Provided material:
>>
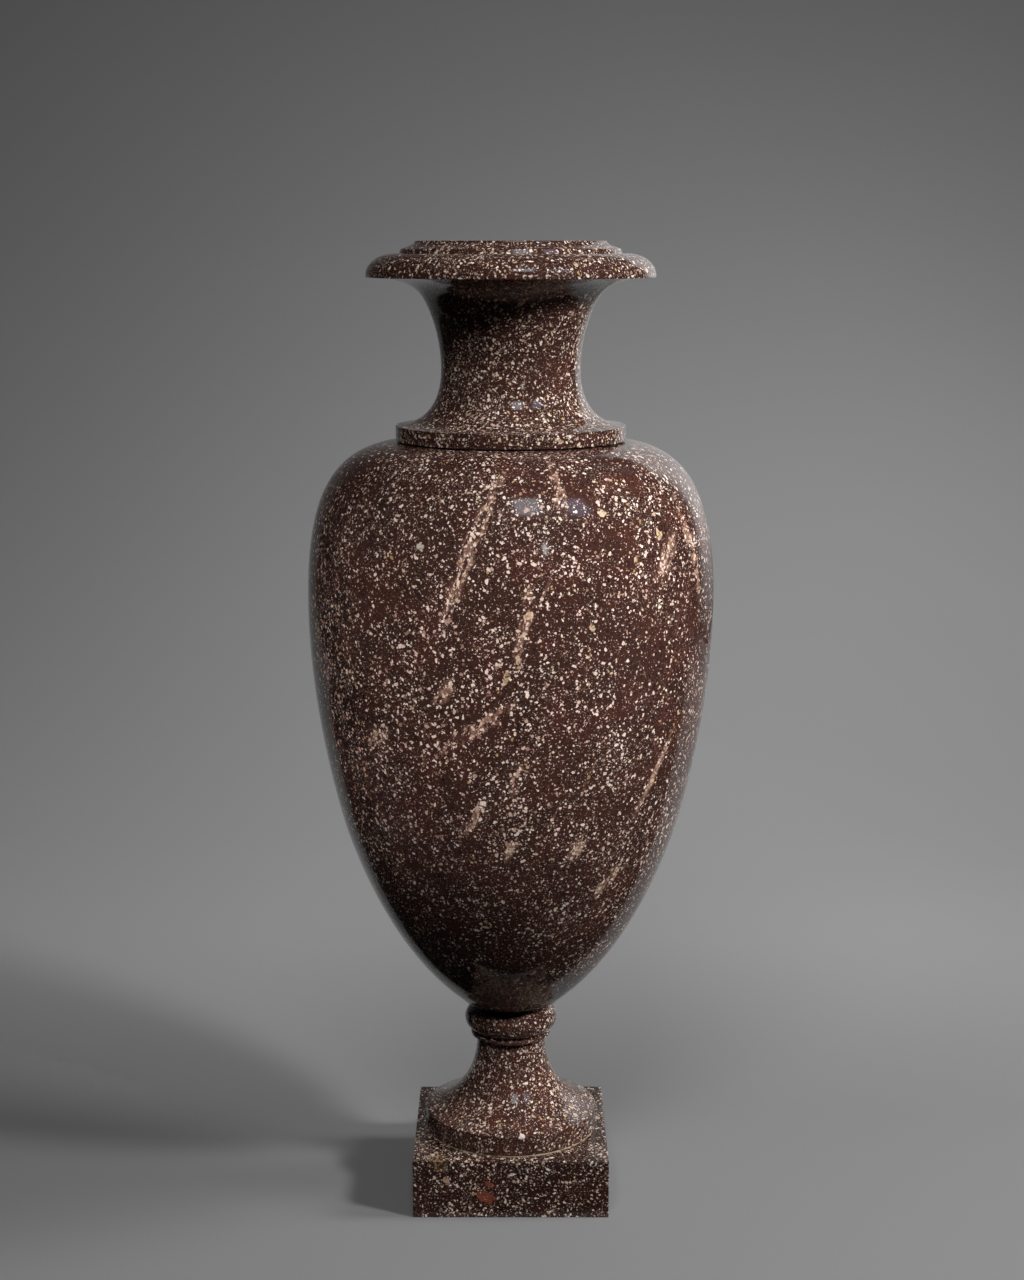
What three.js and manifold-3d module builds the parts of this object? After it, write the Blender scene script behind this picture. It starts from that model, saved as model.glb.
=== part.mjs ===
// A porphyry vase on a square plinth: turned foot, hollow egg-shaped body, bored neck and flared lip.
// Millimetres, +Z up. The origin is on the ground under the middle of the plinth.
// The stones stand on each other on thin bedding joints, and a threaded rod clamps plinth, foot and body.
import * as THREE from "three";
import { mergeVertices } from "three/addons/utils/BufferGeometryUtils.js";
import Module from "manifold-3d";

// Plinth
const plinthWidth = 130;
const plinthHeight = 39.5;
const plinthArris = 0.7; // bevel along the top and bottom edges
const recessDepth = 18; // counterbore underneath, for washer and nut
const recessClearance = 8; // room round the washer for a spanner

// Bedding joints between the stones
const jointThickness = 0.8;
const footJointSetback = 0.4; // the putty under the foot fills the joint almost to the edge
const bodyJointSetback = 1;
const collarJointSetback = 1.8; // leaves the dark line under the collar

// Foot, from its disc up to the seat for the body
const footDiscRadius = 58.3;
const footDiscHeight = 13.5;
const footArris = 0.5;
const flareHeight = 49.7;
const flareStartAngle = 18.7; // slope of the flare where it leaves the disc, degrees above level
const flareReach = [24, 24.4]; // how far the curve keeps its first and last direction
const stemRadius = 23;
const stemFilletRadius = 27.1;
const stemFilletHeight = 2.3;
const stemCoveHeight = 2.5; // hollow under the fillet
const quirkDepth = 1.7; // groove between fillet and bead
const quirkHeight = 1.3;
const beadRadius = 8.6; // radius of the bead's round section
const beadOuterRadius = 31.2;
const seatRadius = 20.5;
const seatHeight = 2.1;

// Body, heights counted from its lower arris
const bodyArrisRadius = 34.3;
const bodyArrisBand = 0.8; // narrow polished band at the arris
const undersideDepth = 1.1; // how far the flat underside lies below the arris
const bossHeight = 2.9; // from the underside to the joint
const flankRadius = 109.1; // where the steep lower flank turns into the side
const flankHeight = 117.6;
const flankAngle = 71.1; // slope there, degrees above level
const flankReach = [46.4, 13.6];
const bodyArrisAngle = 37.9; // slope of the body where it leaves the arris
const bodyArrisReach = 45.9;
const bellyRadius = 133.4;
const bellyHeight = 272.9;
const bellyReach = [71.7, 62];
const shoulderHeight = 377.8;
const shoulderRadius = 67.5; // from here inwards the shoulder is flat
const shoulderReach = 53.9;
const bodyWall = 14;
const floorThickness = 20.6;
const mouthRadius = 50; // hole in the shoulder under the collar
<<
Return every line above that contains the word "from".

What three.js and manifold-3d module builds the parts of this object? After it, write the Blender scene script behind this picture. It starts from that model, saved as model.glb.
import * as THREE from "three";
import { mergeVertices } from "three/addons/utils/BufferGeometryUtils.js";
import Module from "manifold-3d";
// Foot, from its disc up to the seat for the body
// Body, heights counted from its lower arris
const bossHeight = 2.9; // from the underside to the joint
const shoulderRadius = 67.5; // from here inwards the shoulder is flat